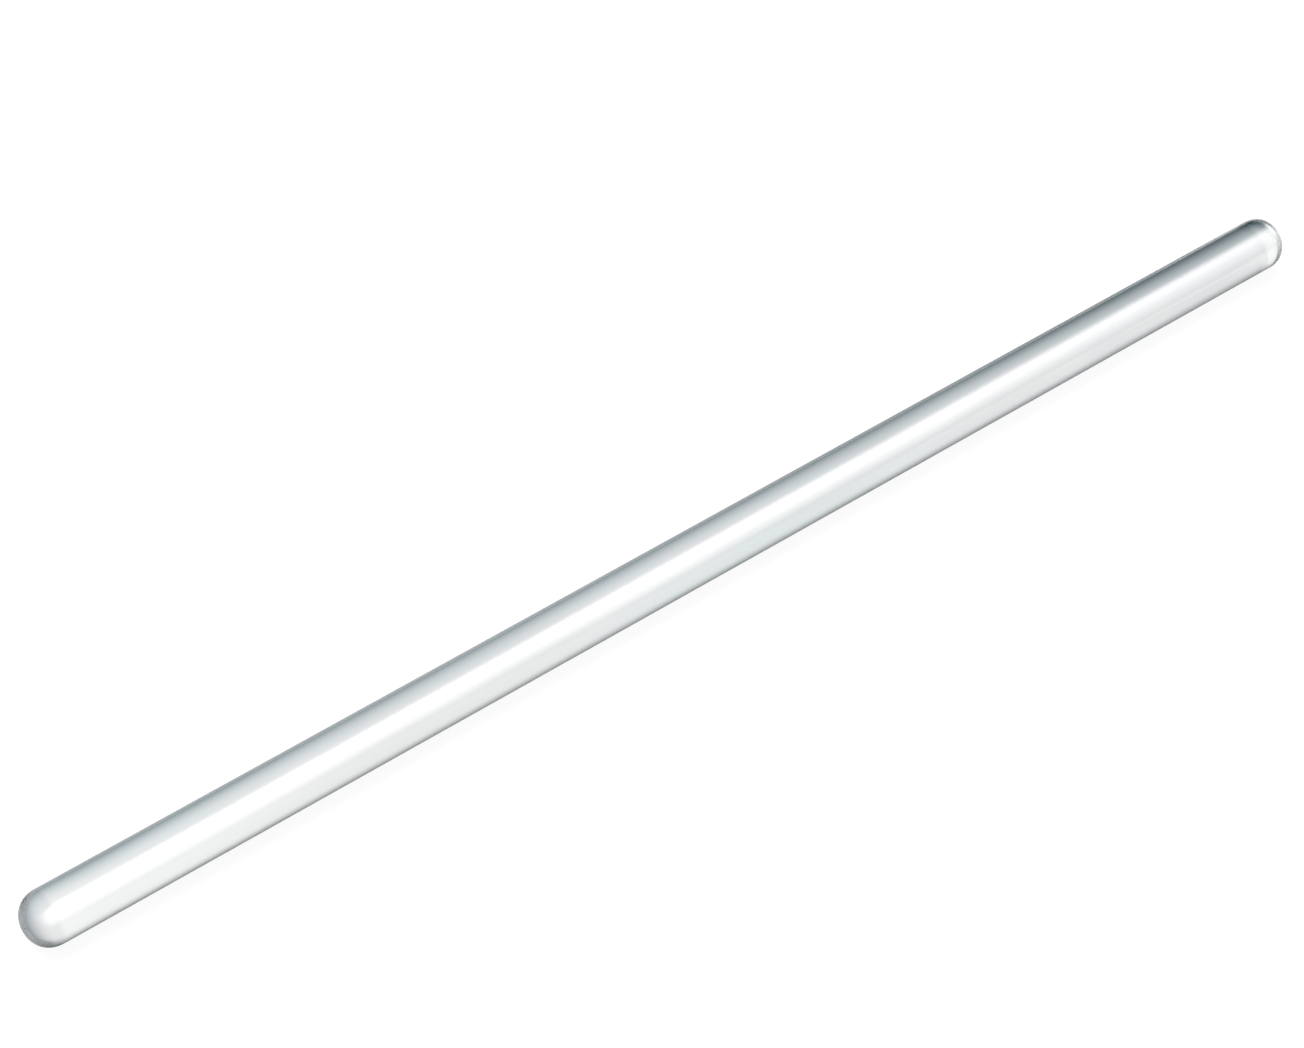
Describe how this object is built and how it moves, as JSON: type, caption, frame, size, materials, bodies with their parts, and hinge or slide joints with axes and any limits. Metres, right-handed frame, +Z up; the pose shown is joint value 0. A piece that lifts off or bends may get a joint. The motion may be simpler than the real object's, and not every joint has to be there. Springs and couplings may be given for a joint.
{
  "type": "glass stirring rod",
  "caption": "Straight solid glass rod with both ends melted round, for stirring and for guiding a pour in laboratory glassware.",
  "frame": {"origin": "centre of the rod, on its own axis and halfway along its length", "axes": "+X along the rod's axis from the rounder stirring end to the flatter plain end, +Z up when the rod lies level"},
  "size_m": [0.2, 0.007, 0.007],
  "materials": {
    "clear_glass": "polished clear glass with a faint grey-green cast, flame-smoothed ends"
  },
  "bodies": {
    "root": {"glass_rod": "clear_glass"}
  },
  "joints": []
}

# Set task:
Every line that holds the word "type" should be extracted.

# Output for this exercise:
Describe how this object is built and how it moves, as JSON: type, caption, frame, size, materials, bodies with their parts, and hinge or slide joints with axes and any limits. Metres, right-handed frame, +Z up; the pose shown is joint value 0. A piece that lifts off or bends may get a joint. The motion may be simpler than the real object's, and not every joint has to be there. Springs and couplings may be given for a joint.
  "type": "glass stirring rod",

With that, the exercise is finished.